=== Work to be completed ===
Write out, exactly as given, every line from the one holding "Write part 2" to the one holding "return Vector((PLATE_RADIUS - PLATE_LIP_ROLL, PLATE_TOP", including both.
Start of The data
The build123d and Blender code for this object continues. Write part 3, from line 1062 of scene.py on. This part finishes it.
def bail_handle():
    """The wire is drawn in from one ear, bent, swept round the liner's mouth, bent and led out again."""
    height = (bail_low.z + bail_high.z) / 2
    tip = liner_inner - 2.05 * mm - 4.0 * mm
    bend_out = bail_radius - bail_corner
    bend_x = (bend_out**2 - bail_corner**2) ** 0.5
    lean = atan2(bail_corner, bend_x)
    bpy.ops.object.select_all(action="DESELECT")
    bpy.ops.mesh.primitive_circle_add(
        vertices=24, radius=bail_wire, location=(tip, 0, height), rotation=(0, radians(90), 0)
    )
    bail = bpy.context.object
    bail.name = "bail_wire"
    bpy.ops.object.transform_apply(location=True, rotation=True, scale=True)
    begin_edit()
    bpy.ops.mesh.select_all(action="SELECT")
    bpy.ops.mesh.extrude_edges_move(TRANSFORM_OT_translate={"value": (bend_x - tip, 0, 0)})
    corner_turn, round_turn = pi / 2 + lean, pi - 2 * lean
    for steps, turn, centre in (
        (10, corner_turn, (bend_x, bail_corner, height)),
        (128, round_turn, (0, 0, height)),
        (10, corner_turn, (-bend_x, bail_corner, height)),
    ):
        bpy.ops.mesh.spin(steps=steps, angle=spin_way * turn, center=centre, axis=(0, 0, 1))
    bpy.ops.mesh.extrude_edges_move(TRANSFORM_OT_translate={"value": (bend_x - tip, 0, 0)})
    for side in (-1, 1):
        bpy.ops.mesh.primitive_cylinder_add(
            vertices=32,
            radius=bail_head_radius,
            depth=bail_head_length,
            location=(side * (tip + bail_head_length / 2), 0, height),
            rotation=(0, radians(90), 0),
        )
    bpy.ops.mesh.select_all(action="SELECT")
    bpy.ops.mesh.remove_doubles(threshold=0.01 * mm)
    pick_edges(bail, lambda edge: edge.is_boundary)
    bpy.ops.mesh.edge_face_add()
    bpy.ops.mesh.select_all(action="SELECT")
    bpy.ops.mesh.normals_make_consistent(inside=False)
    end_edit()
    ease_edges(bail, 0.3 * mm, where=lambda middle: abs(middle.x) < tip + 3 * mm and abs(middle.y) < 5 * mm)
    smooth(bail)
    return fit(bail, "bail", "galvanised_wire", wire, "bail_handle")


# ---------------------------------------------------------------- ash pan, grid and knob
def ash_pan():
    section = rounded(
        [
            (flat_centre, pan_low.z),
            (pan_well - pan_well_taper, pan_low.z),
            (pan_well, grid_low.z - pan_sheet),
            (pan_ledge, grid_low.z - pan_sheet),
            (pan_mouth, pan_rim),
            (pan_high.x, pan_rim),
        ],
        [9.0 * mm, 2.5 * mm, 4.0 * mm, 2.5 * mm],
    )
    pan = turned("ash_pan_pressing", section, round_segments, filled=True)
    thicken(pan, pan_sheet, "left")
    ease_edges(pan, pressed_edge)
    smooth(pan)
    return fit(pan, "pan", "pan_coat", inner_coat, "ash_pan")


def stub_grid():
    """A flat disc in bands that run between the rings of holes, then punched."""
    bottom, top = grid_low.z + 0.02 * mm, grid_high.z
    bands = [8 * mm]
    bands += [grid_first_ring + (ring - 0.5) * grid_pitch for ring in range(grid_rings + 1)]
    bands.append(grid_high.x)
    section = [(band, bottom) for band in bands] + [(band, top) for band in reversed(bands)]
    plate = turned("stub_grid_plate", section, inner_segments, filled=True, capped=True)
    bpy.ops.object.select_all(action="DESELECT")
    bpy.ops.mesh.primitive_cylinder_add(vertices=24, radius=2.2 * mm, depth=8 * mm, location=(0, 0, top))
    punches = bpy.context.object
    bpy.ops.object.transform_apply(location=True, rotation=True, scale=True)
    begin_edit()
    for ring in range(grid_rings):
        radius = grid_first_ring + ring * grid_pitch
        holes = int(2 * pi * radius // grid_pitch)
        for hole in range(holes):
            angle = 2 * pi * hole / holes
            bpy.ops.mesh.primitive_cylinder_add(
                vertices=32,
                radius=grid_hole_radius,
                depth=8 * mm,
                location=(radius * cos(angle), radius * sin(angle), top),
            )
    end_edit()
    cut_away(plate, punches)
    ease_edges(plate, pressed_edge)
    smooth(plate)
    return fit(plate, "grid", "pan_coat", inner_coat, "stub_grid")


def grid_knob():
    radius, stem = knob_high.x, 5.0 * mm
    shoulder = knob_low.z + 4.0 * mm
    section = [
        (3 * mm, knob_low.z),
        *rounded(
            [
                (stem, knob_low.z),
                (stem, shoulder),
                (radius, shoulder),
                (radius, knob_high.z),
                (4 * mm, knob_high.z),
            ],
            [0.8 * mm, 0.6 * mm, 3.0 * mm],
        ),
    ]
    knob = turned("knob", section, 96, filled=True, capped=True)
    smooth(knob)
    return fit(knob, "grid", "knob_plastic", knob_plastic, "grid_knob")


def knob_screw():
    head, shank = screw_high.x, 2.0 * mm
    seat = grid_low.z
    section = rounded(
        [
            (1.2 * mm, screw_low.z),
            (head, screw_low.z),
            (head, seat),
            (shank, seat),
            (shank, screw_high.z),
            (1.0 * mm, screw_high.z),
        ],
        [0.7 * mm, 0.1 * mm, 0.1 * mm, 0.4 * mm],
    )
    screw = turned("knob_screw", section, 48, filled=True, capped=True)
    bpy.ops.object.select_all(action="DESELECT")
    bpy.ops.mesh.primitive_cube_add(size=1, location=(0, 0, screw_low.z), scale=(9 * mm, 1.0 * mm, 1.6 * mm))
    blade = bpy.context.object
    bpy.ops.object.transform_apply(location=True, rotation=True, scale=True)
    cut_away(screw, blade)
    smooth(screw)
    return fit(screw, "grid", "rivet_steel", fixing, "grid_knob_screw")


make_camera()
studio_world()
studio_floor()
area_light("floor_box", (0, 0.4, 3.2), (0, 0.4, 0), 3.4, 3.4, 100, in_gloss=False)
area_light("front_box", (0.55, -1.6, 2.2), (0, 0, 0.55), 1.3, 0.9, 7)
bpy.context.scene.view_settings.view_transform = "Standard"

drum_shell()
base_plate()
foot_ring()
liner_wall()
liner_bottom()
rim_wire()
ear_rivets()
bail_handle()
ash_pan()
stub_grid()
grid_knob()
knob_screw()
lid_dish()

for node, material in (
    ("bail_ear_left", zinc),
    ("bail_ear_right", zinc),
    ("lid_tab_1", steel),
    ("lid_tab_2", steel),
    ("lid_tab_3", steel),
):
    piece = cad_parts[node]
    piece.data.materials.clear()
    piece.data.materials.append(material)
End of The data
Start of The data
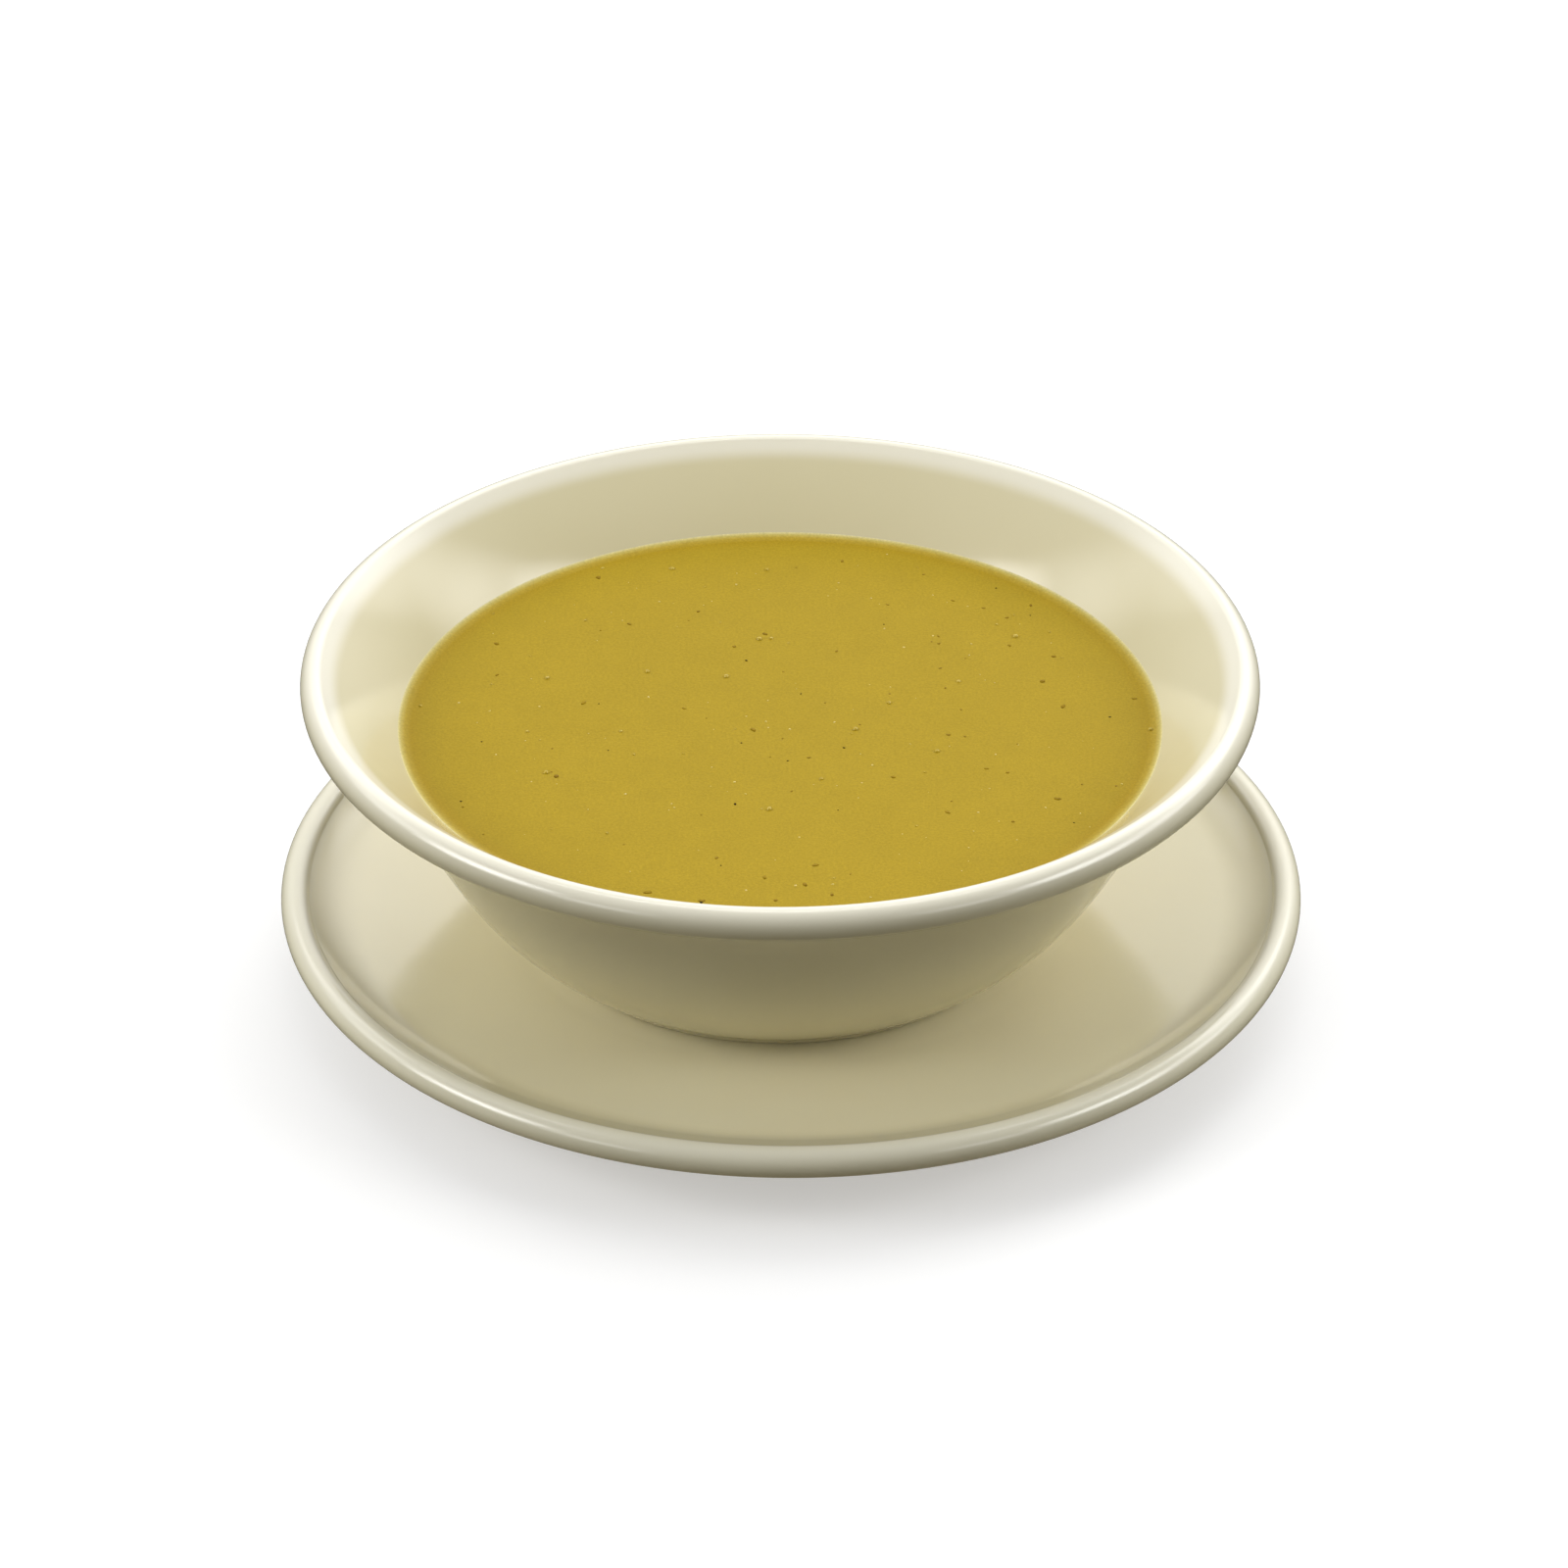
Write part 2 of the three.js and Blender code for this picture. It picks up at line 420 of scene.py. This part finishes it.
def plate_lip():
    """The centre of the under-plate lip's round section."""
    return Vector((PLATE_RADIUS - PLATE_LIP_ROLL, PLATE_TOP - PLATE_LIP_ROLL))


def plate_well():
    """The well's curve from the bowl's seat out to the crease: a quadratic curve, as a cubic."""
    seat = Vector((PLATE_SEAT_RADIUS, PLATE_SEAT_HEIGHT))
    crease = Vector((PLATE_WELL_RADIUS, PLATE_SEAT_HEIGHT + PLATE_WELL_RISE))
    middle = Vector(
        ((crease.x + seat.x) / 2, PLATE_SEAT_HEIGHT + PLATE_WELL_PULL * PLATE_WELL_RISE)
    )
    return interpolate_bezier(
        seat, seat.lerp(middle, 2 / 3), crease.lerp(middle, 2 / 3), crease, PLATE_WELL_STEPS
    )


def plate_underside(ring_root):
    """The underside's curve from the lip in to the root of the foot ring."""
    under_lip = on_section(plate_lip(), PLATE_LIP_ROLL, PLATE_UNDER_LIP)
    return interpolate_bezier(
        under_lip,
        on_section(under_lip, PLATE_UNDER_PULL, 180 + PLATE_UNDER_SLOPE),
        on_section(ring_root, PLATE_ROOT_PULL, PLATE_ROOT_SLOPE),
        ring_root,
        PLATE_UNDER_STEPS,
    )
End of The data
Start of The data
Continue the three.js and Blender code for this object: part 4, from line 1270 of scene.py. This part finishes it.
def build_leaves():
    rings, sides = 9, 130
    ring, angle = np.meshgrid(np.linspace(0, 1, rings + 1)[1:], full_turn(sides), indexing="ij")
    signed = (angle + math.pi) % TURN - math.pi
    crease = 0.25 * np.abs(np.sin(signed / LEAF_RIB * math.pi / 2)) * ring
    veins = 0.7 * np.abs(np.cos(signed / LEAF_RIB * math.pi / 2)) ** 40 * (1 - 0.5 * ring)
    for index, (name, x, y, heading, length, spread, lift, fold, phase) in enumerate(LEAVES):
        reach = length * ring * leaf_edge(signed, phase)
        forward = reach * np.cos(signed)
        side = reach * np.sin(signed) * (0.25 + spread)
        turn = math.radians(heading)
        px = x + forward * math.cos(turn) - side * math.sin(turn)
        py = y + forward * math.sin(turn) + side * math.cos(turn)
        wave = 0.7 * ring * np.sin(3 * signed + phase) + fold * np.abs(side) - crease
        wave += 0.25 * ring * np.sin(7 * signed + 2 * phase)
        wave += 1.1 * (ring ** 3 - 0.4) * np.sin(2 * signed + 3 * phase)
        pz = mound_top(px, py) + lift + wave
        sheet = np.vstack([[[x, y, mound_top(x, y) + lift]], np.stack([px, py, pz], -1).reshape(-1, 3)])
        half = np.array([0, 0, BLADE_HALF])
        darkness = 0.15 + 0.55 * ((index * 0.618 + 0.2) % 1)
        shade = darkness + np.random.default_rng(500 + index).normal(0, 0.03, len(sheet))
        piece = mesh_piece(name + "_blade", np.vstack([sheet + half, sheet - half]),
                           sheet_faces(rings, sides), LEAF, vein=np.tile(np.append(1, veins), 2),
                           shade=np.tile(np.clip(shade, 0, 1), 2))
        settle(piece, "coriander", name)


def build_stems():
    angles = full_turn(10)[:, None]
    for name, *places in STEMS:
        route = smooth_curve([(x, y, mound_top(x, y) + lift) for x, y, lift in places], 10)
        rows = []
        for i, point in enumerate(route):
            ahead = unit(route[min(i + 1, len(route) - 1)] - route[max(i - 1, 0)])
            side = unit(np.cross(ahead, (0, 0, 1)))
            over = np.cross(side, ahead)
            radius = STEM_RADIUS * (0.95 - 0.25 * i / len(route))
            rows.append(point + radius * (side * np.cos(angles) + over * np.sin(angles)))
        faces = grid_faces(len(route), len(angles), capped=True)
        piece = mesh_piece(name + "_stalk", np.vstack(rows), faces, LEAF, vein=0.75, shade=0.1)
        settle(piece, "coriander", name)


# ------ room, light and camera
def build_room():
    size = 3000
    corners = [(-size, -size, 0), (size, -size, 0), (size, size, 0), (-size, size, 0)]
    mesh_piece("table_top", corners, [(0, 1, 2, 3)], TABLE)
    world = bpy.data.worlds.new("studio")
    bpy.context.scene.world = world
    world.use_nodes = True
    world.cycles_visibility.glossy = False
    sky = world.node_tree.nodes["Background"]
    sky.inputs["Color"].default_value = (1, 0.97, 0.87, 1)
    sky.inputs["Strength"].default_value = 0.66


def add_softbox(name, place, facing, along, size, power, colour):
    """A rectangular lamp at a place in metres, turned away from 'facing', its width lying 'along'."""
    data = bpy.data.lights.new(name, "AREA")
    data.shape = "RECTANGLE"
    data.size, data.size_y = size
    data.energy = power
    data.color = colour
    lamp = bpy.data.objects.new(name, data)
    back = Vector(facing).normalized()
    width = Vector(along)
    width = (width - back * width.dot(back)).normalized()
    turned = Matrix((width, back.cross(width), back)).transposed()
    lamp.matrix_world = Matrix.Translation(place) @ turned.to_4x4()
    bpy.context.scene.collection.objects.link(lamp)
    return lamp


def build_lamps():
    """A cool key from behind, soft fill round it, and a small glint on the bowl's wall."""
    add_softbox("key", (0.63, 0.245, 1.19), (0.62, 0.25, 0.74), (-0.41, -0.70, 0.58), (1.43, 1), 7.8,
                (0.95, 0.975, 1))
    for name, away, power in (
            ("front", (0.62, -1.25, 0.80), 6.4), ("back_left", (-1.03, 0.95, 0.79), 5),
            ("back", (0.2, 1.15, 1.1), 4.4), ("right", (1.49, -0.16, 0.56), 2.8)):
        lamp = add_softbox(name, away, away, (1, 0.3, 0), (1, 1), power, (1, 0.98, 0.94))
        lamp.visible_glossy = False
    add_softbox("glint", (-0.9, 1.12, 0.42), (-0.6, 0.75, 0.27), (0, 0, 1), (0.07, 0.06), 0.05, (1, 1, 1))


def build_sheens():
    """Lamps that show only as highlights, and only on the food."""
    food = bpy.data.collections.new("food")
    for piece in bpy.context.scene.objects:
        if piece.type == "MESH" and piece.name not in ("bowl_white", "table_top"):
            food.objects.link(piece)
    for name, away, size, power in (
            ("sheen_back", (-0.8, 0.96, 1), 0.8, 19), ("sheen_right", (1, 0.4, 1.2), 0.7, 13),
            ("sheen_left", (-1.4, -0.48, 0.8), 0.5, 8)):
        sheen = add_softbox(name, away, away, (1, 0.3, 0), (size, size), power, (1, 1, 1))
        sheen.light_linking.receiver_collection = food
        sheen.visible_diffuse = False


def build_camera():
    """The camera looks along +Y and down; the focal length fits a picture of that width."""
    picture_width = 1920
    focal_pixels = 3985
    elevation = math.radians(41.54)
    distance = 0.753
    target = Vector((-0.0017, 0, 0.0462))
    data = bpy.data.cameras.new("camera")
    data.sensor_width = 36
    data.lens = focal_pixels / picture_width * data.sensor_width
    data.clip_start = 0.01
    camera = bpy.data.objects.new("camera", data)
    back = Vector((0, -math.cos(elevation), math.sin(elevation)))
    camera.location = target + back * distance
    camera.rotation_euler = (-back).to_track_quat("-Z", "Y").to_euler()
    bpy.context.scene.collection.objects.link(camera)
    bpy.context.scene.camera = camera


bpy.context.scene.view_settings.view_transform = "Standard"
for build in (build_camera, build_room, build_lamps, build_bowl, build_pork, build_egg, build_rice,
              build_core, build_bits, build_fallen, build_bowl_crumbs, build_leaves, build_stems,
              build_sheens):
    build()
End of The data
=== Task result ===
Write part 2 of the three.js and Blender code for this picture. It picks up at line 420 of scene.py. This part finishes it.
def plate_lip():
    """The centre of the under-plate lip's round section."""
    return Vector((PLATE_RADIUS - PLATE_LIP_ROLL, PLATE_TOP - PLATE_LIP_ROLL))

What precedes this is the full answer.